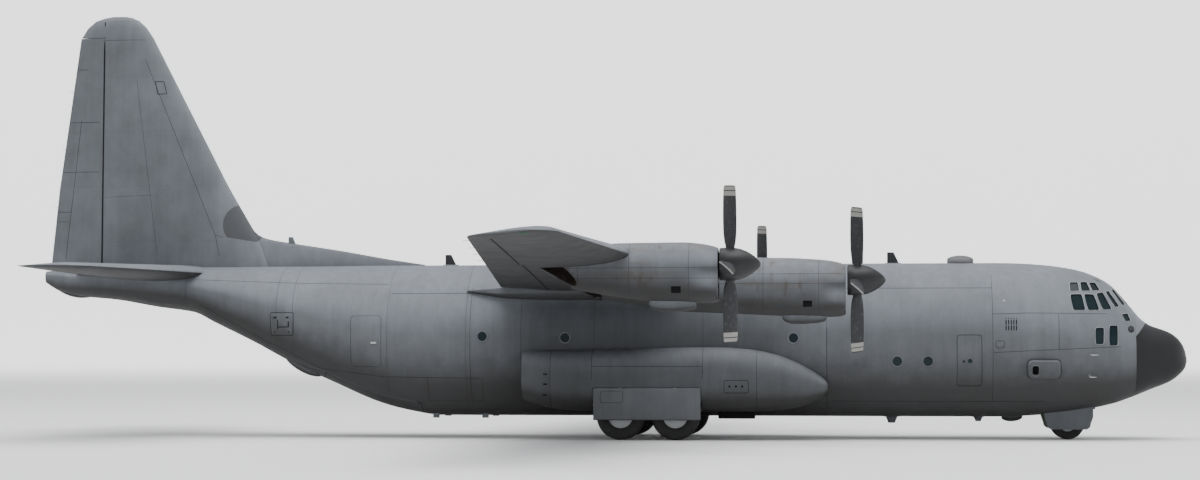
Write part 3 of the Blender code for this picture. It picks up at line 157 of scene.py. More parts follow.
def hull_point(x, z, sign=-1, out=0.0):
    """A point on the skin, and its outward normal."""
    y = hull_y(x, z)
    step = 0.02
    along = Vector((2 * step, sign * (hull_y(x + step, z) - hull_y(x - step, z)), 0))
    up = Vector((0, sign * (hull_y(x, z + step) - hull_y(x, z - step)), 2 * step))
    normal = along.cross(up).normalized()
    if normal.y * sign < 0:
        normal.negate()
    return Vector((x, sign * y, z)) + normal * out, normal


def spread(low, high, pitch):
    count = max(2, int(round(abs(high - low) / pitch)) + 1)
    return [float(value) for value in np.linspace(low, high, count)]


def nose_spread(low, high):
    """Stations that crowd together towards the nose tip."""
    count = 26
    return [low + (high - low) * sin(pi / 2 * k / (count - 1)) for k in range(count)]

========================

* **Work to complete**:
Every line of the data above should be copied exactly.

* **Result of this exercise**:
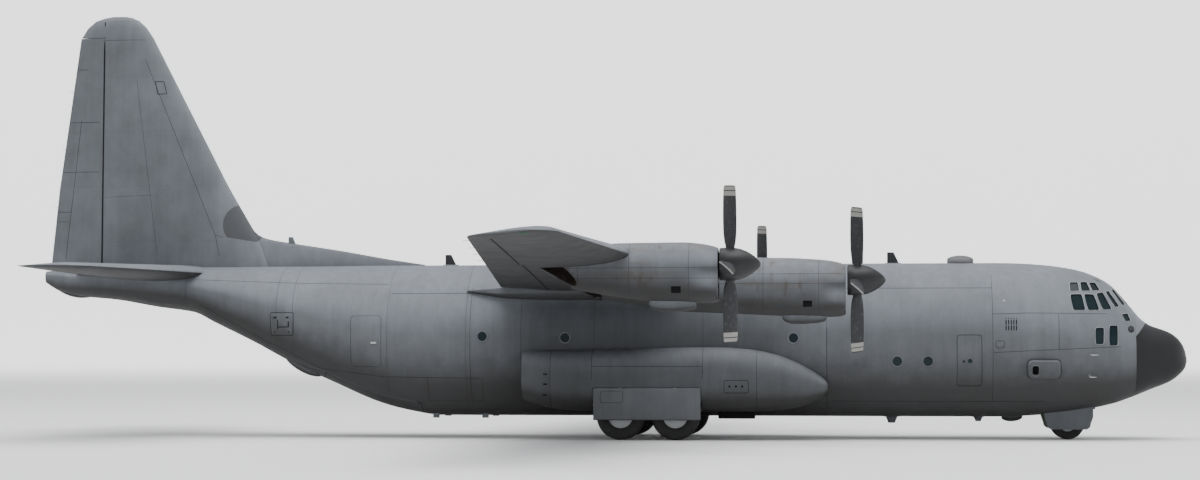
Write part 3 of the Blender code for this picture. It picks up at line 157 of scene.py. More parts follow.
def hull_point(x, z, sign=-1, out=0.0):
    """A point on the skin, and its outward normal."""
    y = hull_y(x, z)
    step = 0.02
    along = Vector((2 * step, sign * (hull_y(x + step, z) - hull_y(x - step, z)), 0))
    up = Vector((0, sign * (hull_y(x, z + step) - hull_y(x, z - step)), 2 * step))
    normal = along.cross(up).normalized()
    if normal.y * sign < 0:
        normal.negate()
    return Vector((x, sign * y, z)) + normal * out, normal


def spread(low, high, pitch):
    count = max(2, int(round(abs(high - low) / pitch)) + 1)
    return [float(value) for value in np.linspace(low, high, count)]


def nose_spread(low, high):
    """Stations that crowd together towards the nose tip."""
    count = 26
    return [low + (high - low) * sin(pi / 2 * k / (count - 1)) for k in range(count)]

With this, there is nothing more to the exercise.